Llegar al fondo del asunto, en todo caso, es opcional. Tiempos sin fin es el tipo de ensayo en que el camino justifica el viaje. Por su variedad de aproximaciones a la historia de la cultura, pero más aún, porque sus análisis integran la poesía y la filosofía de tal manera que ambas salen beneficiadas, sin que los poetas devengan meros especuladores en torno a espesuras como los límites del lenguaje. También aseguran estas páginas el discreto placer de pensar la cosmovisión occidental en términos relativos, como una entre muchas posibles, de la mano de un autor que se afirma en sus conocimientos y no en nuestra credulidad.

La lectura, eso sí, es exigente. Nativo de la abstracción (de la analógica, no la digital), Claro presupone un lector dispuesto a seguirlo entre categorías complejas y glosarios calificados; además, bilingüe, pues se encontrará con largos pasajes de Eliot sin traducción al castellano. No es que el filósofo se refugie en la opacidad ni que renuncie a simplificar las cosas: es que no resiste la tentación de transmitir en cada caso el mensaje exacto, inequívoco, aun si ello lo obliga a recargar la frase o a reenunciar la cadena de premisas cada vez que suma un nuevo eslabón.

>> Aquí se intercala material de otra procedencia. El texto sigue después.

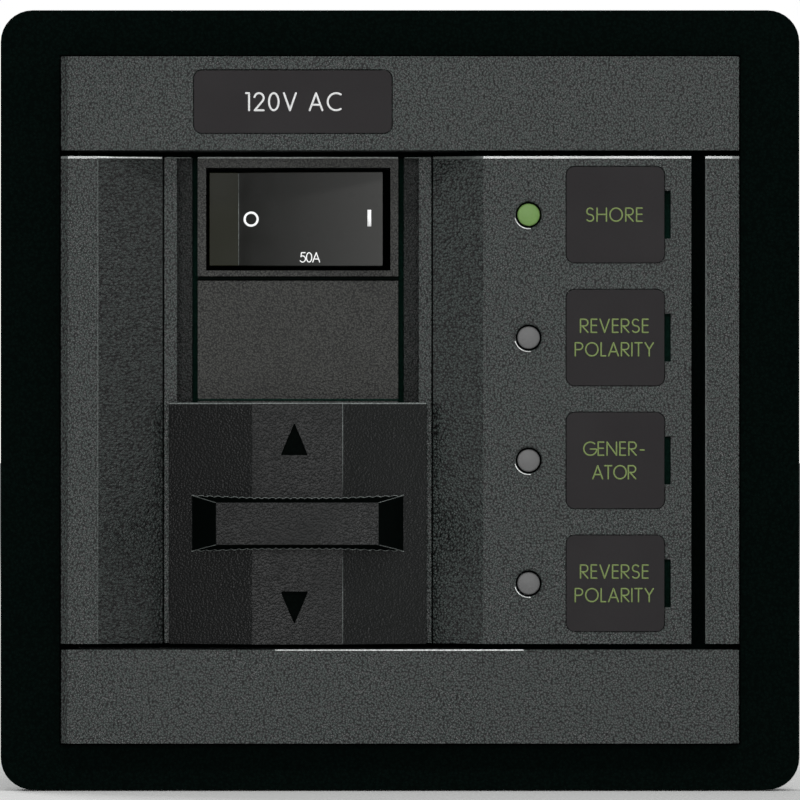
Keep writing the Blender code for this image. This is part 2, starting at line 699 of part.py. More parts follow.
def lamps_and_legends():
    inner = FACE_Y + FACE_WALL
    for number, row in enumerate(rows(), 1):
        place = (LAMP_X, row)
        lens = round_bar(place, LENS_R, (FACE_Y + 0.15, inner + 0.6), "Y", 24)
        join(lens, round_bar(place, 2.9, (inner + CLEAR, inner + 0.7), "Y", 24))
        node(lens, f"indicator_lens_{number}", "green_lens" if number == 1 else "grey_lens")
        chip_y = (inner + 1.0, BOARD_Y[0] - CLEAR)
        node(block(about(LAMP_X, 1.5), chip_y, about(row, 1.5)), f"indicator_lamp_{number}", "lamp_chip")
        insert_plate(f"legend_plate_{number}", LEGEND_X, legend_z(row))


def indicator_screws():
    for number, place in enumerate(case_screw_places(), 1):
        pan_screw(f"indicator_screw_{number}", place, PLATE_BACK_Y + CLEAR, INDICATOR_SCREW)


def build():
    clear_scene()
    mounting_bezel()
    rail("top_rail_cover", 1)
    rail("bottom_rail_cover", -1)
    insert_plate("title_plate", TITLE_X, TITLE_Z)
    left_side_trim()
    right_side_trim()
    mounting_screws()
    breaker_carrier()
    breaker_screws()
    lockout_slide()
    breaker("upper", 0.0)
    breaker("lower", -FIELD_Z)
    indicator_housing()
    indicator_back_cover()
    circuit_board()
    lamps_and_legends()
    indicator_screws()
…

¿Convendría a este ensayo aligerar su rigor conceptual, conceder un milimétrico margen de error a las interpretaciones a cambio de expandir su radio de lectura? Creemos que sí, pero que en ese caso no habría sido escrito. El perfeccionismo de este autor, lo notará quien se acerque a sus textos, es indisociable de su audacia, que mal le podríamos reprochar si es lo que le permite remecer a la filosofía de su adocenamiento bibliográfico –y de su anverso, el aterrizaje culposo en la contingencia−, para acometer aventuras intelectuales de largo alcance. El tríptico que completa Tiempos sin fin asume que la vieja tradición occidental no pudo dar cuenta de la totalidad, pero que la conciencia contemporánea de lo fragmentario no agota la experiencia de lo inconmensurable. O que nadie se baña dos veces en el mismo río, pero mucho menos el que no vuelve a tirarse.

 

Tiempos sin fin, Andrés Claro, Ediciones Bastante, 2018, 153 páginas, $11.000.